Symptoms of ear infection
Recognizing the signs that an ear infection is developing may be difficult for you, but if they become a recurring theme in life, you may start to recognize it later on. The ear is one of the most intricate and complicated parts of the body. The structure is delicate, and there are several chambers to consider, and an ear infection can develop in any of the inner, middle and outer ear chambers. The most common place to develop a disease is the middle ear, but the outer ear is also affected sometimes.
Inner ear infection
When an inner ear infection occurs, this is usually a sign of something going on elsewhere in the body. Some of the symptoms of an inner ear infection that are common include:
• Hearing loss
• Balance issues
Sometimes, a discharge can come from the ear, but it's a sign of something more serious than an infection; usually a perforated eardrum. An appointment with an ENT doctor is essential if you notice blood or discharge coming from the ear. There are a variety of diseases that occur in each chamber of the ear, and each infection is different.
The eardrum is located just in front of the middle ear, and the infections usually begin when viruses or other bacteria that affect the eyes, mouth and nose get trapped here. The feeling of clogged ears is the result of this bacteria, and those who have a middle ear infection have trouble with their hearing with a fluid buildup in the back behind the drum. With fluid accumulations, the pressure pushes on the eardrum and fluid can drain from the ear itself.
Outer ear infections
Sometimes, an outer ear infection can begin with a rash on the outside of the ear. This rash is itchy, and as the external ear canal is a balanced breeding ground for germs to build, outer ear infections can occur. Injuries to the ear or irritation can cause outer ear infections, and the most common symptoms are swelling, pain, tenderness and red skin.
When to see an ENT doctor
You should see an ENT doctor if three days have passed without improvement in your symptoms, and you should be seen straight away if you start to lose your balance.
Ear infection diagnosis
Being diagnosed with an ear infection can be a relief; you've dealt with pain for a while now, so it's time to get your diagnosis and subsequent treatment. Your ENT doctor will need to talk you through your medical history, any issues leading up to your pain beginning and they'll talk to you about any medication that you may be taking. Mostly, an ENT doctor will use an otoscope to view your eardrum and ear canal. This will allow them to see signs of infection and sometimes, a small blast of air is released into your ear to see how the eardrum reacts. This observation can help your ENT doctor to diagnose your ear infection.

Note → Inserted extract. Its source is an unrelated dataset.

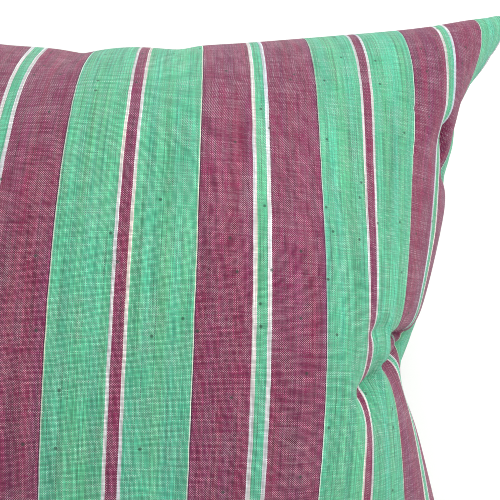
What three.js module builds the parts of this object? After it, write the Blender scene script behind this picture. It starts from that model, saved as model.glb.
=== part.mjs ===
import * as THREE from "three";

// Plump square scatter cushion with a knife-edge seam, lying on its back with the front panel up.
// Millimetres, +Z up, resting on z = 0. On the flat cloth s runs across the stripes and t along
// them, both from the middle of a panel.

const PANEL = 500; // seam to seam across each flat panel
const CROWN = 125; // height of the front's middle over the seam
const BACK = 84; // depth of the flat patch that it rests on, under the seam
const BACK_FULLNESS = 0.9; // fullness of the back beside the front, before it is pressed flat
const SHOULDER = 2.56; // how late the crown falls away towards the seam
const EDGE = 1.15; // how steeply it meets the seam
const RIDGE = 2.4; // how sharply it turns over the diagonals
const HOLLOW = 0.092; // share by which the crown sinks between its middle and the corners
const SEAM_GATHER = 0.081; // share of its length that the cloth loses along the seam
const SEAM_POWER = 1.85; // how close to the seam that loss begins
const EASE = 0.02; // share of its length that the cloth loses towards every side

const HALF = PANEL / 2;
const STEPS = 20; // pieces in which the cloth's length is followed
const STEEPEST = 0.05; // share of its length that stays level where the cloth stands upright
const SLACK = 0.4; // most cloth that a crease takes up beside it, as a share of its width
const THINNEST = 0.6; // least height over the seam, so that front and back meet only there
const PROBE = 1.5; // half of the distance over which the cloth's slope is felt

// Where the sides are drawn in, one row a place: how far it reaches along the side, where it lies
// between the middle (0) and the seam (1), how wide it is there, and the share of length it takes.
const GATHERS = [
  { side: "right", place: -26, reach: 172, where: 0.61, width: 0.21, draw: 0.128 },
  { side: "right", place: -5, reach: 46.5, where: 0.51, width: 0.056, draw: 0.114 },
  { side: "right", place: 150, reach: 37, where: 0.825, width: 0.057, draw: 0.156 },
  { side: "right", place: -12, reach: 22.5, where: 0.75, width: 0.05, draw: 0.046 },
  { side: "far", place: -93, reach: 46, where: 0.63, width: 0.23, draw: 0.096 },
  { side: "left", place: 0, reach: 150, where: 0.77, width: 0.23, draw: 0.12 },
  { side: "near", place: 0, reach: 150, where: 0.77, width: 0.23, draw: 0.1 },
];

// Creases pinched into the cloth, one a row: middle s and t, angle (0 runs outwards along +s), bend
// (how far it leaves its line at 100 mm along it), half length, width of the dip above and below
// it, radius at its bottom, and depth.
const FOLDS = [
  // Pinch of the right side: upper crease, lower crease, tail onto the front, upper end.
  { s: 188, t: 14.3, angle: -1, bend: -2, length: 35.5, above: 5.2, below: 14.4, radius: 1.5, depth: 9.7 },
  { s: 185.4, t: -1.8, angle: 6, bend: 20.5, length: 38, above: 5, below: 13, radius: 1.5, depth: 12.8 },
  { s: 129.5, t: -12, angle: 25, bend: 1, length: 13.4, above: 9.6, below: 8.5, radius: 2, depth: 9 },
  { s: 133.3, t: 16, angle: 13, bend: 0, length: 10.5, above: 3, below: 4, radius: 2, depth: 3 },
  // Pucker below the far right corner.
  { s: 205, t: 128, angle: -41, bend: 8, length: 22, above: 6, below: 24, radius: 1.5, depth: 8.5 },
  // Two dents of the far side.
  { s: -37.4, t: 212, angle: 85, bend: 11, length: 60, above: 21, below: 22.5, radius: 4, depth: 6.2 },
  { s: 17, t: 230, angle: 90.5, bend: 0, length: 37.5, above: 10.4, below: 5, radius: 4, depth: 6.4 },
  // Pinches of the left and near sides.
  { s: -200, t: -6, angle: 0, bend: 0, length: 62, above: 15, below: 15, radius: 3, depth: 12 },
  { s: 8, t: -200, angle: 90, bend: 0, length: 60, above: 15, below: 15, radius: 3, depth: 11 },
];

// Places where the stuffing or the seam moves the cloth, one a row: middle s and t, reach across
// and along, and the move in x, y and z.
const PUSHES = [
  // Dog ear of the far right corner, and the far side towards the left.
  { s: 265, t: 228, across: 32, along: 34, x: 6, y: -9, z: -2.5 },
  { s: -115, t: 222.6, across: 55.6, along: 19, x: -20.3, y: -4, z: 4 },
  // Flares of the seam over the pinch and under the pucker.
  { s: 254, t: 23, across: 43, along: 54, x: 10.7, y: -1, z: -0.5 },
  { s: 250, t: 140, across: 25, along: 26, x: 10, y: 4, z: 1.5 },
  // Swell between the creases of the pinch.
  { s: 203, t: -7.5, across: 20.5, along: 10, x: 3.5, y: 2, z: 4 },
];

// Spans of grid lines over the cloth: from, to and number of cells. They crowd where the folds are.
const ACROSS = [
  { from: -HALF, to: -70, cells: 9 },
  { from: -70, to: 50, cells: 14 },
  { from: 50, to: 110, cells: 5 },
  { from: 110, to: HALF, cells: 24 },
];
const ALONG = [
  { from: -HALF, to: -40, cells: 12 },
  { from: -40, to: 44, cells: 18 },
  { from: 44, to: 94, cells: 5 },
  { from: 94, to: 160, cells: 11 },
  { from: 160, to: HALF, cells: 10 },
];

const bell = (x) => Math.exp(-(x ** 2));

// Height left at the share x of the way to the seam, from 1 in the middle to 0.
const fall = (x) => Math.max(1 - Math.min(x, 1) ** SHOULDER, 1e-6) ** EDGE;

// Height over the seam: the lesser of two falls, rounded over the diagonals, less the hollow.
function crown(s, t) {
  const across = fall(Math.abs(s) / HALF);
  const along = fall(Math.abs(t) / HALF);
  const halfway = (Math.sin((Math.PI * s) / HALF) * Math.sin((Math.PI * t) / HALF)) ** 2;
  const rounded = (across ** -RIDGE + along ** -RIDGE - 1) ** (-1 / RIDGE);
  return CROWN * rounded * (1 - HOLLOW * halfway);
}

// Level distance from the middle line to a, on the line b: the cloth keeps its length, so each step
// of it moves sqrt(share ** 2 - slope ** 2) sideways, where share is what the gathers leave of it.
function spread(a, b, side, height) {
  const gathers = GATHERS.filter((row) => row.side === side);
  const step = Math.abs(a) / STEPS;
  const seam = SEAM_GATHER * (Math.abs(b) / HALF) ** SEAM_POWER;
  let sum = 0;
  for (let i = 0; i < STEPS; i += 1) {
    const at = (i + 0.5) * step;
    const u = at / HALF;
    const slope = height(at + 0.5, b) - height(at - 0.5, b);
    let share = 1 - seam - EASE * u * u;
    for (const { place, reach, where, width, draw } of gathers) {
      share -= draw * bell((u - where) / width) * bell((b - place) / reach);
    }
    sum += Math.sqrt(Math.max(share ** 2 - slope ** 2, STEEPEST ** 2)) * step;
  }
  return Math.sign(a) * sum;
}

// The smooth front: flat cloth point to space, with z up from the seam.
function smooth(s, t) {
  const s1 = THREE.MathUtils.clamp(s, -HALF, HALF);
  const t1 = THREE.MathUtils.clamp(t, -HALF, HALF);
  return new THREE.Vector3(
    spread(s1, t1, s1 > 0 ? "right" : "left", crown),
    spread(t1, s1, t1 > 0 ? "far" : "near", (a, b) => crown(b, a)),
    crown(s1, t1),
  );
}

function outward(s, t) {
  const s1 = THREE.MathUtils.clamp(s, -HALF + PROBE, HALF - PROBE);
  const t1 = THREE.MathUtils.clamp(t, -HALF + PROBE, HALF - PROBE);
  const across = smooth(s1 + PROBE, t1).sub(smooth(s1 - PROBE, t1));
  const along = smooth(s1, t1 + PROBE).sub(smooth(s1, t1 - PROBE));
  return across.cross(along).normalize();
}

// The front with its folds. Beside a crease the cloth dips by exp(-beside / width), rounded at the
// bottom, and both sides are pulled over it by the length that the dip uses, depth ** 2 / (4 * width)
// or SLACK * width at most.
function front(s, t) {
  let s1 = s;
  let t1 = t;
  let sunk = 0;
  for (const fold of FOLDS) {
    const turn = THREE.MathUtils.degToRad(fold.angle);
    const [c, n] = [Math.cos(turn), Math.sin(turn)];
    const along = (s - fold.s) * c + (t - fold.t) * n;
    const beside = (t - fold.t) * c - (s - fold.s) * n - fold.bend * (along / 100) ** 2;
    const width = beside > 0 ? fold.above : fold.below;
    const depth = fold.depth * Math.exp(-((along / fold.length) ** 4));
    const reach = Math.hypot(beside, fold.radius) - fold.radius;
    const used = Math.min(depth ** 2 / (4 * width), SLACK * width);
    const taken = used * (1 - Math.exp((-2 * reach) / width));
    const pull = Math.sign(beside) * taken * bell(beside / (6 * width));
    s1 += pull * n;
    t1 -= pull * c;
    sunk += depth * Math.exp(-reach / width);
  }
  const point = smooth(s1, t1).addScaledVector(outward(s1, t1), -sunk);
  for (const push of PUSHES) {
    const share = bell((s - push.s) / push.across) * bell((t - push.t) / push.along);
    point.add(new THREE.Vector3(push.x, push.y, push.z).multiplyScalar(share));
  }
  return point;
}

function gridLines(spans) {
  const lines = [spans[0].from];
  for (const { from, to, cells } of spans) {
    for (let i = 1; i <= cells; i += 1) lines.push(from + ((to - from) * i) / cells);
  }
  return lines;
}

// Front and back are the same grid of cloth. The back mirrors the front, a little less full, and
// is flat where it rests. The two share the seam's points.
function cushionGeometry() {
  const across = gridLines(ACROSS);
  const along = gridLines(ALONG);
  const positions = [];
  const upper = [];
  const lower = [];
  across.forEach((s, i) => {
    along.forEach((t, j) => {
      const onSeam = i === 0 || j === 0 || i === across.length - 1 || j === along.length - 1;
      const p = front(s, t);
      const rise = onSeam ? 0 : Math.max(p.z, THINNEST);
      upper.push(positions.length / 3);
      positions.push(p.x, p.y, BACK + rise);
      if (onSeam) {
        lower.push(upper.at(-1));
      } else {
        lower.push(positions.length / 3);
        positions.push(p.x, p.y, BACK - Math.min(rise * BACK_FULLNESS, BACK));
      }
    });
  });
  const index = [];
  const rows = along.length;
  for (let i = 0; i < across.length - 1; i += 1) {
    for (let j = 0; j < rows - 1; j += 1) {
      const [a, b, c, d] = [i * rows + j, (i + 1) * rows + j, (i + 1) * rows + j + 1, i * rows + j + 1];
      const rising = (across[i] + across[i + 1]) * (along[j] + along[j + 1]) > 0;
      const triangles = rising ? [[a, b, c], [a, c, d]] : [[a, b, d], [b, c, d]];
      for (const [p, q, r] of triangles) {
        index.push(upper[p], upper[q], upper[r], lower[p], lower[r], lower[q]);
      }
    }
  }
  const geometry = new THREE.BufferGeometry();
  geometry.setAttribute("position", new THREE.Float32BufferAttribute(positions, 3));
  geometry.setIndex(index);
  geometry.computeBoundingBox();
  const middle = geometry.boundingBox.getCenter(new THREE.Vector3());
  geometry.translate(-middle.x, -middle.y, 0);
  geometry.computeVertexNormals();
  return geometry;
}

const cotton = new THREE.MeshStandardMaterial({
  name: "striped_cotton",
  color: "#8fae96",
  roughness: 0.9,
  metalness: 0,
});

const cushion = new THREE.Mesh(cushionGeometry(), cotton);
cushion.name = "cushion";

const part = new THREE.Group();
part.name = "scatter_cushion";
part.add(cushion);

export default part;
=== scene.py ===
import math

import bpy
import numpy as np
from mathutils import Euler, Matrix


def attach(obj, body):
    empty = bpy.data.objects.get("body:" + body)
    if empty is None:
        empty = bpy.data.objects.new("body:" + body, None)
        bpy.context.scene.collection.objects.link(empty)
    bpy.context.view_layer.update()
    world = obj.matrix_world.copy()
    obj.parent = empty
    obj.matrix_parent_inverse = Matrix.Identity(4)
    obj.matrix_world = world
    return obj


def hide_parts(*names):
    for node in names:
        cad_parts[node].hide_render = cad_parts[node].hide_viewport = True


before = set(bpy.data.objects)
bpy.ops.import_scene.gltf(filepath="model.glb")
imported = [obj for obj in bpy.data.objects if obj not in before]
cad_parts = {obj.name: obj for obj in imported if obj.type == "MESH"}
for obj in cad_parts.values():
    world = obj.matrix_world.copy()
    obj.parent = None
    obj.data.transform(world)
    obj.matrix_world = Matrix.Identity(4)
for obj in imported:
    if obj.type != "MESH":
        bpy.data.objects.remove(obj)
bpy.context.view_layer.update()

# The cushion: two square panels of one handloom striped cotton, sewn edge to edge in a knife-edge
# seam, turned right side out and stuffed full. On the flat cloth s runs across the stripes and t
# along them, both from the middle of a panel. Sizes are in millimetres until the mesh is made.
PANEL = 500.0  # seam to seam across each flat panel
HALF = PANEL / 2
CROWN = 125.0  # height of the front's middle over the seam
BACK = 84.0  # depth of the flat patch that it rests on, under the seam
BACK_FULLNESS = 0.9  # fullness of the back beside the front, before it is pressed flat
SHOULDER = 2.56  # how late the crown falls away towards the seam
EDGE = 1.15  # how steeply it meets the seam
RIDGE = 2.4  # how sharply it turns over the diagonals
HOLLOW = 0.092  # share by which the crown sinks between its middle and the corners
SEAM_GATHER = 0.081  # share of its length that the cloth loses along the seam
SEAM_POWER = 1.85  # how close to the seam that loss begins
EASE = 0.02  # share of its length that the cloth loses towards every side
STEPS = 20  # pieces in which the cloth's length is followed
STEEPEST = 0.05  # share of its length that stays level where the cloth stands upright
SLOPE_STEP = 0.5  # half of the distance over which the height's slope is taken
SLACK = 0.4  # most cloth that a crease takes up beside it, as a share of its width
PULL_REACH = 6  # how far a crease pulls the cloth beside it, in widths of its dip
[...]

Treating your ear infection
There are some cases where an ear infection won't need any treatment at all, and after a time, it will clear up on its own. Symptoms can be managed with rest, fluids and the occasional pain killer, but it's important not to try and guess what treatment you need. An ENT doctor can prescribe antibiotics to knock out an infection that's causing you pain and fever, and most ear infections can be managed with over the counter medications. Your ENT doctor will go through the home care methods you can use, including ear drops and warm compresses.